Grouplove – Big Mess
More of the same, but that’s what makes Grouplove great – a feel-good, pep in your step revelry that plays best in the background at a chill party. You don’t even realize that you’ve been inspired by the lyrics and vocals until you’re flying high on the guitar licks. Longtime bassist Sean Gadd is no longer here, but Daniel Gleason is perfectly able to drive the grand themes home. Perfect highlights of that are tracks “Good Morning” and “Cannonball”, my two favorite from this newest effort.
M.I.A. – AIM
After what I considered a bit of a misstep in Matangi (though Cory liked it), it turns out that it was more of imperfect timing. MIA has returned, perhaps one last time, to deliver unto us a masterpiece in AIM. With the title a literal reflection of her name, it shows us the reverse of what her music has often meant to us. She flips us off in “Go Off” and brings Zayn Malik in to prove that she’s never been more with it on “Freedun”. She asks us to question our constant stance on international opinions with “Foreign Friend”, farcically proving us to be hypocritical in our love of refugee artists yet ignorant towards regular citizens. The album isn’t only a top-notch song receptacle, it’s political without even needing to try.
Wilco – Schmilco
I was worried Wilco would serve something a little haughty, like Nick Cave’s latest, but all my fears were assuaged with the first track “Normal American Kids”. If nothing else, check that song out, it’s phenomenal. The rest of the album plays out like fans might hope, another bastion of Americana exemplified by one of the most hipster singers out there, Jeff Tweedy. Really, just go get it now, it’s some truly grand music.
Shakey Graves – Tomorrow
I was absolutely in love with 2014’s song “Dearly Departed”, something you may be familiar with from my last MTYE article, and I should have known to be in on the grand secret when my friend personally discovered him in a New Orleans dive bar five years ago. Well he’s back again with this expansion of that ages old question of how to make love work, where he plays a put-upon lover re-discovering his predisposition for being his own man. Way to stand your ground, Graves.
Kishi Bashi – Sonderlust
Kaoru Ishibashi has a penchant for the majestical, the bombastic orchestral soundtrack – his tenor vibrato rising above the grandiose. His first EP 151a entranced me from the moment I first heard it driving over the Brooklyn Bride – his music is pure road magic – and then in 2012 he debuted his first full-length: Lighght. Its style still intact, the lyrics were lacking something that Kishi Bashi has rediscovered in time for this autumn. Bursting out the gate with “m’lover” he writes the best postmodern romantic ballad I’ve heard this year. He emulates grandaddy and The Mountain Goats in “Who’d You Kill” over violins. 8-bit beats back most tracks, especially “Hey Big Star” and “Flame on Flame”. All in all, if you’ve never heard of him – he’s worth a listen. If you know him well, he’s back in business.

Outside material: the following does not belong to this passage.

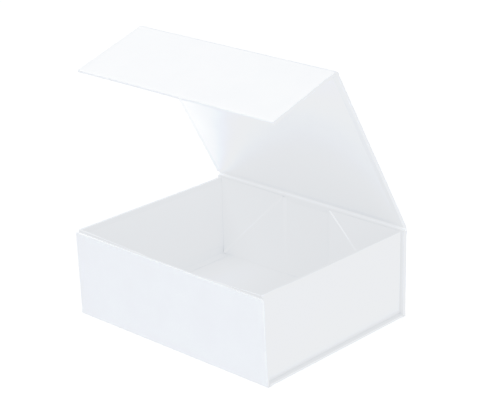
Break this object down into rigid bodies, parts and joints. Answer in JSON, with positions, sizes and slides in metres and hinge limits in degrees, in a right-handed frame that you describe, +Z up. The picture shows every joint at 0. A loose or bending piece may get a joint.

Taking Back Sunday – Tidal Wave
Like its eponymous reference, this newest release from the classic pop punk quintet floods you with good feelings. Adam Lazzara’s vocals stand out, reminding you how the group has been one of the main proponents of surviving rock for the past decade or so, as their compatriots have fallen by the wayside. After seeing them open for Blink-182 and Weezer back in 2009, I never expected to be thrilled by their variety of post-hardcore miscreancy. However, the songwriting is tenderly toned and the feeling as a whole will leave you fulfilled in the guitar department. Key Tracks: I Felt It Too, You Can’t Look Back
Grandaddy – “Way We Won’t / Clear Your History”
It’s been ten years since Jason Lytle pronounced his retirement from the moniker Grandaddy and left the music scene altogether. So color me surprised when the electro-pop sound of a new single popped up this morning on my radar. There’s little to be disappointed about with the new single, “Way We Won’t” – as its cheery hook and sublime beat earworm their way into your heart almost immediately. Luckily this should be a precursor to a new album, and a continuation of the brand of fuzz-pop that Grandaddy left me back in 2006.
You know what, I’m probably going to wait a bit more before I bring you new music again. This took it out of me, and I don’t know why. Plus it seems like great music floods the market all at the same time. So see you at Thanksgiving?